[pure-silver] Old portrait technique?

I've been scanning a boatload of ancient prints the past two years, most 
ranging from as 
recently as 1950 as far back as about 1885. A few have shown a phenomenon that  
puzzles me. I'm wondering whether anyone on the list is familiar with this.

Every one of the images in question is a formal studio portrait. These date 
(I'm 
guessing) from the 1930s and the 1940s. (I'm stabbing at this, and/but the 
subjects 
either are known relatives or were related to people I can ID). The odd thing 
is that all of 
the prints have been blacked out (faded blackout) at about or below the knees. 
Initially I 
supposed that I was looking at print deterioration; but after encountering a 
good half-
dozen of these, I have begun to think that photographers were deliberately 
raising or 
dropping one of the standards so the image would "softly" or "gradually" 
fade/cut off the 
portrait for a sort of softened or faded look. 

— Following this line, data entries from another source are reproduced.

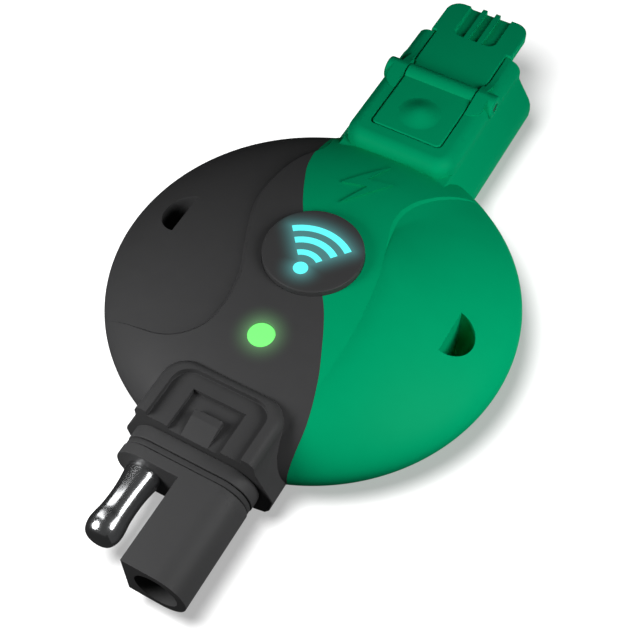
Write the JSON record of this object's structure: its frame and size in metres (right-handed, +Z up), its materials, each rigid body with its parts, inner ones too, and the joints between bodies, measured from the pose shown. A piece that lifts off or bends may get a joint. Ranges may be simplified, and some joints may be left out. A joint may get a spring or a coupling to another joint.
{
  "type": "in-line battery charge pod",
  "caption": "Lens-shaped two-tone battery charge pod with a two-pole plug, a latching two-pole socket, a lit button and a status light.",
  "frame": {"origin": "centre of the round flat base, on the face it stands on", "axes": "+Z up through the button, +Y along the pod towards the latch and socket end, -Y towards the plug"},
  "size_m": [0.0572, 0.1031, 0.0187],
  "materials": {
    "case_grey": "fine moulded satin",
    "case_green": "fine moulded satin",
    "plug_grey": "smooth moulded satin",
    "button_grey": "soft satin",
    "icon_light": "lit translucent",
    "lens_light": "lit translucent",
    "contact": "polished",
    "steel": "plated",
    "rubber": "matt",
    "copper": "bare copper",
    "board": "solder mask",
    "chip": "moulded",
    "can": "satin",
    "cream": "moulded"
  },
  "bodies": {
    "case": {"grey_shell": "case_grey", "green_shell": "case_green", "base_cover": "case_grey", "base_gasket": "rubber", "base_screw_1": "steel", "base_screw_2": "steel", "base_screw_3": "steel", "base_screw_4": "steel", "plug_insulator": "plug_grey", "plug_o_ring": "rubber", "plug_pin": "contact", "plug_sleeve": "contact", "socket_insulator": "plug_grey", "socket_pin": "contact", "socket_sleeve": "contact", "latch_pin": "steel", "latch_spring": "steel", "tact_switch": "chip", "status_lens": "lens_light", "circuit_board": "board", "status_led": "cream", "wireless_led_1": "cream", "wireless_led_2": "cream", "wireless_module": "can", "controller_chip": "chip", "power_transistor_1": "chip", "power_transistor_2": "chip", "inductor": "chip", "capacitor_1": "can", "capacitor_2": "can", "fuse": "cream", "plug_bus_bar_left": "copper", "plug_bus_bar_right": "copper", "socket_bus_bar_left": "copper", "socket_bus_bar_right": "copper"},
    "latch": {"latch_lever": "case_green"},
    "button": {"wireless_button": "button_grey", "button_light_guide": "icon_light", "button_seal": "rubber", "switch_plunger": "cream"}
  },
  "joints": [
    {"name": "latch_hinge", "type": "hinge", "parent": "case", "child": "latch", "pos_m": [0, 0.0387, 0.0154], "axis": [1, 0, 0], "range_deg": [0, 6], "stiffness_Nm_per_rad": 0.4, "springref_deg": -2.86, "deforming": ["latch_spring"]},
    {"name": "button_press", "type": "slide", "parent": "case", "child": "button", "axis": [0, 0, -1], "range_m": [0, 0.0007], "stiffness_N_per_m": 2000, "springref_m": -0.0003}
  ]
}
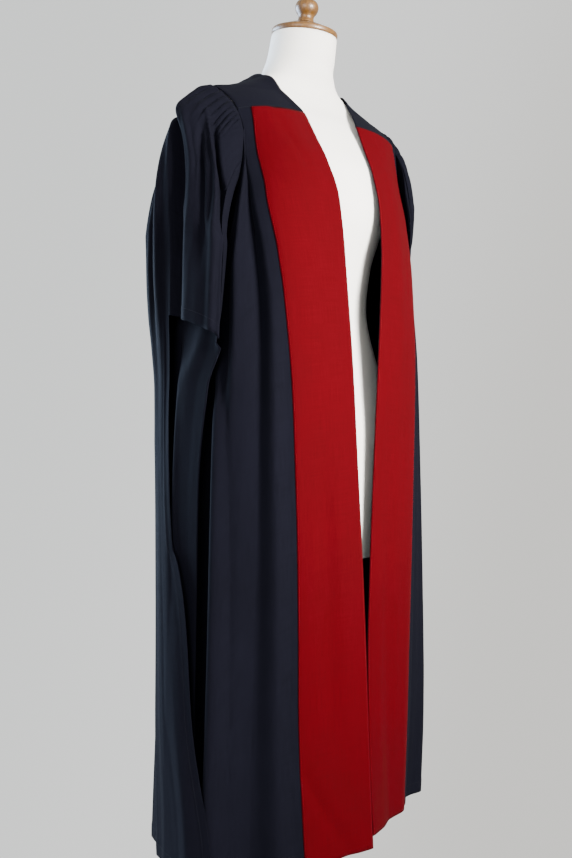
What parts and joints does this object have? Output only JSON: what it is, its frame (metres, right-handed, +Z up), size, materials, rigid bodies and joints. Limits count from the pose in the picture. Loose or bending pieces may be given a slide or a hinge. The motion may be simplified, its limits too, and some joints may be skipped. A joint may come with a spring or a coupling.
{
  "type": "graduation gown on a dress form",
  "caption": "Open black graduation gown with broad red front facings and long open sleeves, on a limbless dress form with a wooden neck cap and a plain stand.",
  "frame": {"origin": "on the floor, under the axis of the dress form and its stand", "axes": "+Z up; the gown's open front faces -Y, so the wearer's right arm is at -X"},
  "size_m": [0.5212, 0.38, 1.5738],
  "materials": {
    "black_cloth": "matt woven",
    "red_facing": "matt woven",
    "form_cover": "matt jersey",
    "turned_wood": "satin varnish"
  },
  "bodies": {
    "root": {"yoke": "black_cloth", "back": "black_cloth", "front_right": "black_cloth", "front_left": "black_cloth", "facing_right": "red_facing", "facing_left": "red_facing", "sleeve_right": "black_cloth", "sleeve_left": "black_cloth", "form_torso": "form_cover", "neck_cap": "turned_wood", "neck_knob": "turned_wood", "stand_pole": "turned_wood", "stand_base": "turned_wood"}
  },
  "joints": []
}
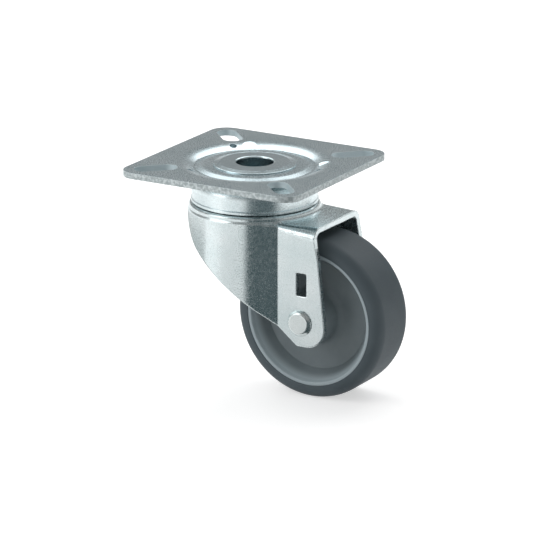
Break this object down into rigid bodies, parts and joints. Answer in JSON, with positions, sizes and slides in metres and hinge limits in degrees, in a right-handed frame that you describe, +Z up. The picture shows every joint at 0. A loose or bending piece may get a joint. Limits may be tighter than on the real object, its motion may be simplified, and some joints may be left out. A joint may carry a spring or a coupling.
{
  "type": "swivel castor",
  "caption": "Swivel castor with a square slotted top plate, a ball-bearing swivel head, a pressed steel fork and a soft-tyred plastic wheel on a riveted axle.",
  "frame": {"origin": "centre of the top plate's upper face, on the swivel axis", "axes": "+Z up along the swivel axis, out of the plate; +X towards the trailing wheel; the axle lies along Y"},
  "size_m": [0.0783, 0.06, 0.068],
  "materials": {
    "plate": "bright zinc plate",
    "bearing_cup": "bright zinc plate",
    "bearing_steel": "greased bare steel",
    "rivet": "zinc plate, slightly dull",
    "fork": "bright zinc plate",
    "ball": "polished hardened steel",
    "core": "moulded polypropylene",
    "tyre": "soft moulded tread"
  },
  "bodies": {
    "head": {"top_plate": "plate", "upper_race_cup": "bearing_cup", "spacer_sleeve": "bearing_steel", "lower_race_cup": "bearing_steel", "king_rivet": "rivet"},
    "fork_body": {"fork": "fork", "axle_rivet": "rivet", "axle_sleeve": "bearing_steel"},
    "wheel": {"wheel_core": "core", "tyre": "tyre"},
    "upper_balls": {"upper_ball_1": "ball", "upper_ball_2": "ball", "upper_ball_3": "ball", "upper_ball_4": "ball", "upper_ball_5": "ball", "upper_ball_6": "ball", "upper_ball_7": "ball", "upper_ball_8": "ball", "upper_ball_9": "ball", "upper_ball_10": "ball", "upper_ball_11": "ball"},
    "lower_balls": {"lower_ball_1": "ball", "lower_ball_2": "ball", "lower_ball_3": "ball", "lower_ball_4": "ball", "lower_ball_5": "ball", "lower_ball_6": "ball", "lower_ball_7": "ball", "lower_ball_8": "ball", "lower_ball_9": "ball", "lower_ball_10": "ball", "lower_ball_11": "ball", "lower_ball_12": "ball", "lower_ball_13": "ball", "lower_ball_14": "ball", "lower_ball_15": "ball"}
  },
  "joints": [
    {"name": "fork_swivel", "type": "hinge", "parent": "head", "child": "fork_body", "pos_m": [0, 0, 0], "axis": [0, 0, 1], "continuous": true},
    {"name": "wheel_spin", "type": "hinge", "parent": "fork_body", "child": "wheel", "pos_m": [0.0235, 0, -0.04325], "axis": [0, 1, 0], "continuous": true},
    {"name": "upper_ball_row", "type": "hinge", "parent": "head", "child": "upper_balls", "pos_m": [0, 0, 0], "axis": [0, 0, 1], "continuous": true},
    {"name": "lower_ball_row", "type": "hinge", "parent": "head", "child": "lower_balls", "pos_m": [0, 0, 0], "axis": [0, 0, 1], "continuous": true}
  ],
  "couplings": [
    {"joint": "upper_ball_row", "follows": "fork_swivel", "ratio": 0.5},
    {"joint": "lower_ball_row", "follows": "fork_swivel", "ratio": 0.5}
  ]
}
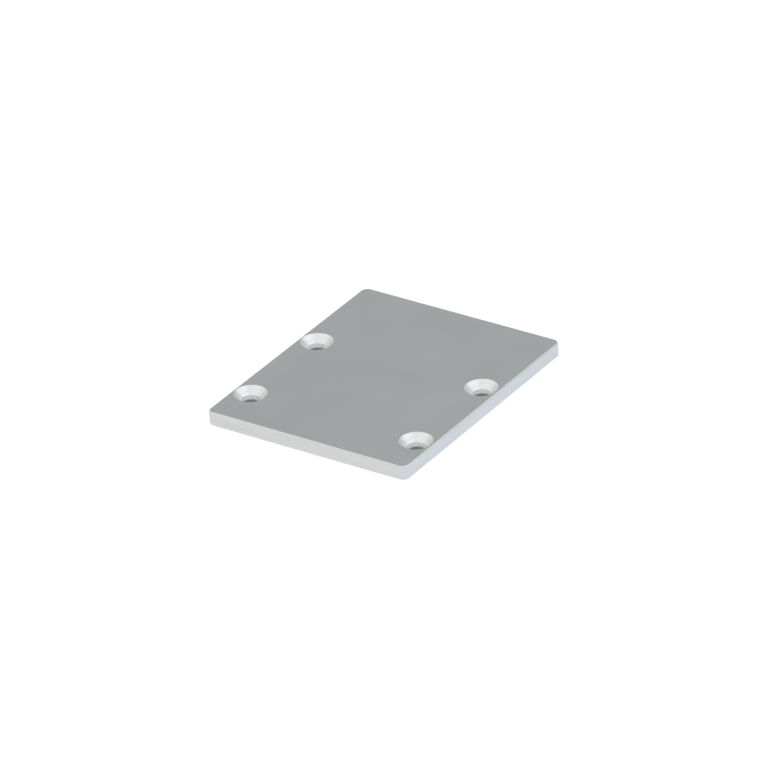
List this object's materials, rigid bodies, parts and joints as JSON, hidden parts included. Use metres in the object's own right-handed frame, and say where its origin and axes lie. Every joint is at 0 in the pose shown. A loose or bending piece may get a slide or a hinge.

It's hard to isolate the examples as to time and place. A bunch of them come 
from the 
collection of my partner's father, who is Japanese-American but was raised in 
Japan 
before and during the war. So his photos include portraits shot in 
occupation-era Japan. 
But some also include portraits of his father and brother, shot in at least one 
studio in 
California's Central Valley, where my partner's Japanese grandfather was 
operating a 
farm before the arrests that followed Pearl Harbor. Also, I've come across a 
couple of 
these in photographs I recently inherited from my own father - photos shot in 
studios in 
Springfield, Illinois in the 1930s.

As I said, I thought at first that these were instances of deterioration; but 
the 
deterioration I've encountered tends to involve fading. Even where it involves 
silvering, 
there already must have been heavy black to begin with. So was this a portrait 
style, or 
should I be viewing this as some kind of print deterioration? If so, what does 
it signify?

Sorry, I don't have a webpage where I can post examples.